BATF is induced by e.g. IL-6 and directly affects the differentiation of CD4+ T cells into Th17 and follicular T helper cells (Tfh). Additionally, in B cells the class switch recombination of immunoglobulins is mediated by BATF.
Th17 cells, as well as Th2 and Th9 cells are crucially involved in the pathogenesis of Asthma bronchiale. Furthermore, IgE antibodies are involved in allergic asthma. In this PhD project we want to determine the role of BATF in the generation of effector and regulatory T cell responses during experimental asthma.
To this end we are using a murine ovalbumin-induced model of allergic asthma, which we use in wild type, as well as in BATF-deficient mice. Moreover, we use different in vitro stimulation protocols in order to differentiate naïve CD4+ T cells into several T helper cell subsets.
In addition to the analysis of classical features of asthma, e.g. airway hyperresponsiveness, lung inflammation and bronchial mucus production, we want to examine the expression of BATF and its target genes.
We hope that the results of this study will contribute to the understanding of asthma pathogenesis and the maintenance of the disease.
Project manager: Nina Sopel, M.Sc.
Tyrosinkinase 2 (Tyk2) is a member of the Januskinase-family (Jak).
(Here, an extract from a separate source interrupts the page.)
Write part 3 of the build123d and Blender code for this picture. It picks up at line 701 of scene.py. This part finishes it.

These are protein-tyrosin-kinases which exist in mammals. They are relevant for the activation of the STAT-transcription factors (signal transducers and activators of transcription) and thereby for the JAK/STAT-signal transduction. Tyk2 is bound to subunits of receptors of hematopoietic cytokines and is activated through the binding of the corresponding ligands. Relevant cytokines are IL-6, IL-10, IL-12, IL-13, IL-23 and Interferon Type I (IFN alpha, beta). The activation of Tyk2 is leading to phosphorylation of STAT-1, STAT-3, STAT-4 or STAT-5. Afterwards, the phosphorylated STAT-proteins dimerize and translocate to the nucleus where they bind to the DNA of their respective target genes. So Tyk2 is playing a role regarding the innate as well as the adaptive immunity, for example during T cell development.
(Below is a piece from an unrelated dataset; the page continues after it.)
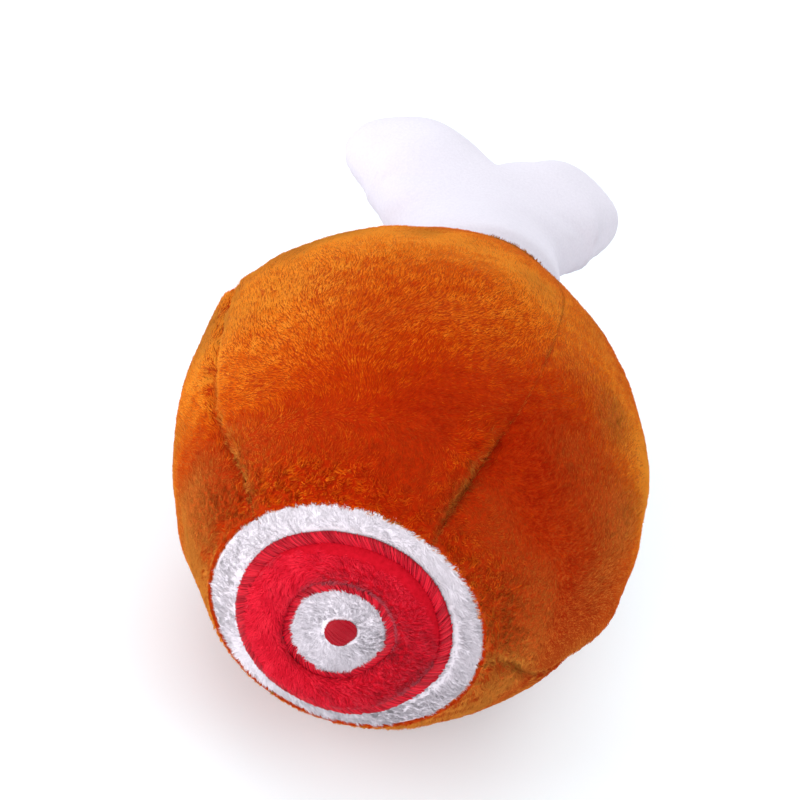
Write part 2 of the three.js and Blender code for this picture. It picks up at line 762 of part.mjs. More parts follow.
// Closing thread, sewn to and fro over the left seam towards the neck
function closingThreadGeometry() {
  const seam = seamAngles[2];
  const next = seamAngles[3];
  const lift = seamGap + threadRadius;
  const start = rearLength - threadToNeck - threadLength;
  const place = (along) => {
    const y = start + threadLength * along;
    const angle = seamAngle(seam, y);
    const span = seamAngle(next, y) - angle;
    const swing = (threadSwing * Math.sin(2 * Math.PI * threadWaves * along)) / profileRadius(y);
    const edge = bodyPoint(y, angle, threadSwing / profileRadius(y) / span, span, 0);
    const reach = Math.hypot(edge.x, edge.z) + lift * Math.hypot(1, profileSlope(y));
    return new THREE.Vector3(reach * Math.cos(angle + swing), y, reach * Math.sin(angle + swing));
  };
  const count = threadWaves * threadSteps;
  const step = 1 / count / 4;
  const rings = [];
  for (let i = 0; i <= count; i += 1) {
    const along = i / count;
    const centre = place(along);
    const ahead = place(Math.min(along + step, 1)).sub(place(Math.max(along - step, 0))).normalize();
    const out = new THREE.Vector3(centre.x, 0, centre.z).normalize();
    const side = new THREE.Vector3().crossVectors(ahead, out).normalize();
    const up = new THREE.Vector3().crossVectors(side, ahead);
    const ring = [];
    for (let k = 0; k < threadSides; k += 1) {
      const turn = (2 * Math.PI * k) / threadSides;
      const point = centre.clone().addScaledVector(up, threadRadius * Math.cos(turn));
      ring.push(point.addScaledVector(side, threadRadius * Math.sin(turn)));
    }
    rings.push(ring);
  }
  return ringGeometry(rings, place(0), place(1));
}

addPiece(toy, 'closing_thread', closingThreadGeometry(), colours.thread);

// The toy stands on the floor with its box centred over the origin
const box = new THREE.Box3().setFromObject(toy, true);
const middle = box.getCenter(new THREE.Vector3());
toy.position.set(-middle.x, -middle.y, -box.min.z);

export default toy;
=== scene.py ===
"""Looks of the squeaky plush ham: its cloth, pile, stitching and filling, with floor, light and camera."""
import json
import math

import bpy
import numpy as np
from mathutils import Matrix, Vector, kdtree

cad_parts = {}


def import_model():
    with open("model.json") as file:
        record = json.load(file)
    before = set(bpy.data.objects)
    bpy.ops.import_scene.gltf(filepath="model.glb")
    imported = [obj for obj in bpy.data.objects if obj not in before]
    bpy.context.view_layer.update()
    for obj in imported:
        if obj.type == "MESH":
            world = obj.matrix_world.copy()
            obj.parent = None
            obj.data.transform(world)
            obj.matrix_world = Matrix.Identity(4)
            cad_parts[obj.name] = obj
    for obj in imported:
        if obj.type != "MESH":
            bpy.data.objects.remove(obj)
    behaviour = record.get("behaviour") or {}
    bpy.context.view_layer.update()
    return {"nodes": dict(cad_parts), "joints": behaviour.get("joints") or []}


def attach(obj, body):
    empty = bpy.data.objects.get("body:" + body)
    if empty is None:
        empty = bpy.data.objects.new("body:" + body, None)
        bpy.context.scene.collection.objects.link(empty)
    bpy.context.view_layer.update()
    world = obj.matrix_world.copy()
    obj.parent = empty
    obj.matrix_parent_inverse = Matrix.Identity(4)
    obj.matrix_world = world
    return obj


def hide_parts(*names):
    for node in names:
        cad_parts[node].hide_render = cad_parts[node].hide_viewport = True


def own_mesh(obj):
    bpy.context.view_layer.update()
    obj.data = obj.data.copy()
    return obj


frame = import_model()

# Lengths are in millimetres until a mesh is made
MM = 0.001

# Body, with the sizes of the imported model
BODY_RADIUS = 60
FRONT_LENGTH = 60
REAR_LENGTH = 74
NECK_RADIUS = 24.5
FACE_RADIUS = 31.7
SEAM_RADIUS = 33
FRONT_POWER = 2
FRONT_TAPER = 1.05
REAR_POWER = 1.6
REAR_TAPER = 1.1
END_POWER = 4
PANEL_BULGE = 1.3
SEAM_DIP = 1.5
SEAM_DIP_WIDTH = 2.2
SAG_START = 47
SAG_ROOM = 7
SAG_POWER = 4
REST_CUT = 0.5
UNDER_FILL = 8
UNDER_LENGTH = 32
UNDER_REACH = 24
BODY_SLACK = 1.1
# Places on the body where the stuffing is fuller or slacker: degrees round it, millimetres along it, how
# far it swells, and how far that reaches across and along
FULLER = (
    (160, 7, 3.3, 15, 13),
    (125, 14, -0.8, 14, 12),
    (68, 26, 1.0, 12, 12),
    (48, 34, 2.6, 17, 17),
    (352, -15, 2.9, 10, 12),
    (10, 4, -1.8, 9, 11),
    (200, -32, -1.3, 12, 11),
    (335, -45, -0.8, 10, 8),
)
# Places where the pile's tone is painted lighter or deeper to stand for light and shade: painted light on the
# upper left, the top and the rims, painted shade where the body faces the front and on the lower right. The
# same columns, with steps of tone in the place of the swell
PAINTED_LIGHT_AND_SHADE = (
    (138, -5, 4.2, 34, 35),
    (105, 22, 3.4, 60, 14),
    (76, 4, 3.2, 22, 18),
    (100, -20, 0.8, 26, 16),
    (38, -10, 0.8, 12, 12),
    (165, -20, 2.4, 14, 22),
    (190, -25, 1.8, 20, 16),
    (166, -48, -2.4, 15, 12),
    (22, 2, 2.4, 24, 20),
    (20, 2, 3.0, 30, 11),
    (85, -46, -1.0, 24, 20),
    (80, -43, 1.6, 5, 9),
    (50, -28, -1.2, 26, 16),
    (15, -44, -1.4, 20, 16),
    (335, -38, -2.6, 30, 24),
)
OVAL_SWELL = 2.2
OVAL_ANGLE = math.radians(147)
# Angles of the seams in degrees, at the cut face and at the waist
SEAMS = [(5, -18), (70, 70), (148, 158), (254, 250), (365, 342)]
SEAM_DRIFT_SHARE = 0.45
PANELS = ["panel_right", "panel_top", "panel_left", "panel_bottom"]
SEAM_GAP = 0.3
LEAST_GAP = 0.1
CLOSED_BULGE = 0.35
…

For humans a mutation of Tyk2 is associated with hypereosinophilia, completely abnormal signal transduction of IFN alpha and IL-12, abnormal signal transduction of IL-6-, IL-10- and IL-23 as well as an increased sensitivity for viral and bacterial Infections. Additionally it leads to the so-called hyper-IgE-syndrom. We work with Tyk2-deficient mice. These mice show a considerable defect of the IL-12 and IL-23 signal transduction, but IFN alpha, IL-6 and IL-10 signalling is regular. The target of this project is to investigate the role of Tyk2 in a murine model of allergic asthma.
IL-6 is a pleiotropic cytokine, which operates with a specific receptor complex. This complex consists of a soluble (sIL-6R) or of a membrane-bound IL-6 receptor (mIL-6R) and the glycoprotein gp130. The binding of IL-6 to its receptor induces a dimerization of gp130 which leads to an activation of several signal transduction ways, which consists of Januskinases (Jak) and of signalling transducers and activators of transcription (STAT). We could show that patients with allergic asthma have a higher concentration of IL-6 in the bronchoalveolar lavage (BAL) after allergen challenge, which is associated with an increase of CD4+ T-cells of the Th2-type in the airways. In a murine model of asthma we also showed that IL-6 inhibits the development of regulatory T cells (Treg), a subgroup of T cells, which is important for the control of allergic and autoimmune diseases. We are now examining the influence of T-bet, a Th1-specific T-box transcription factor regarding the IL-6 mediated inhibition of Treg cells.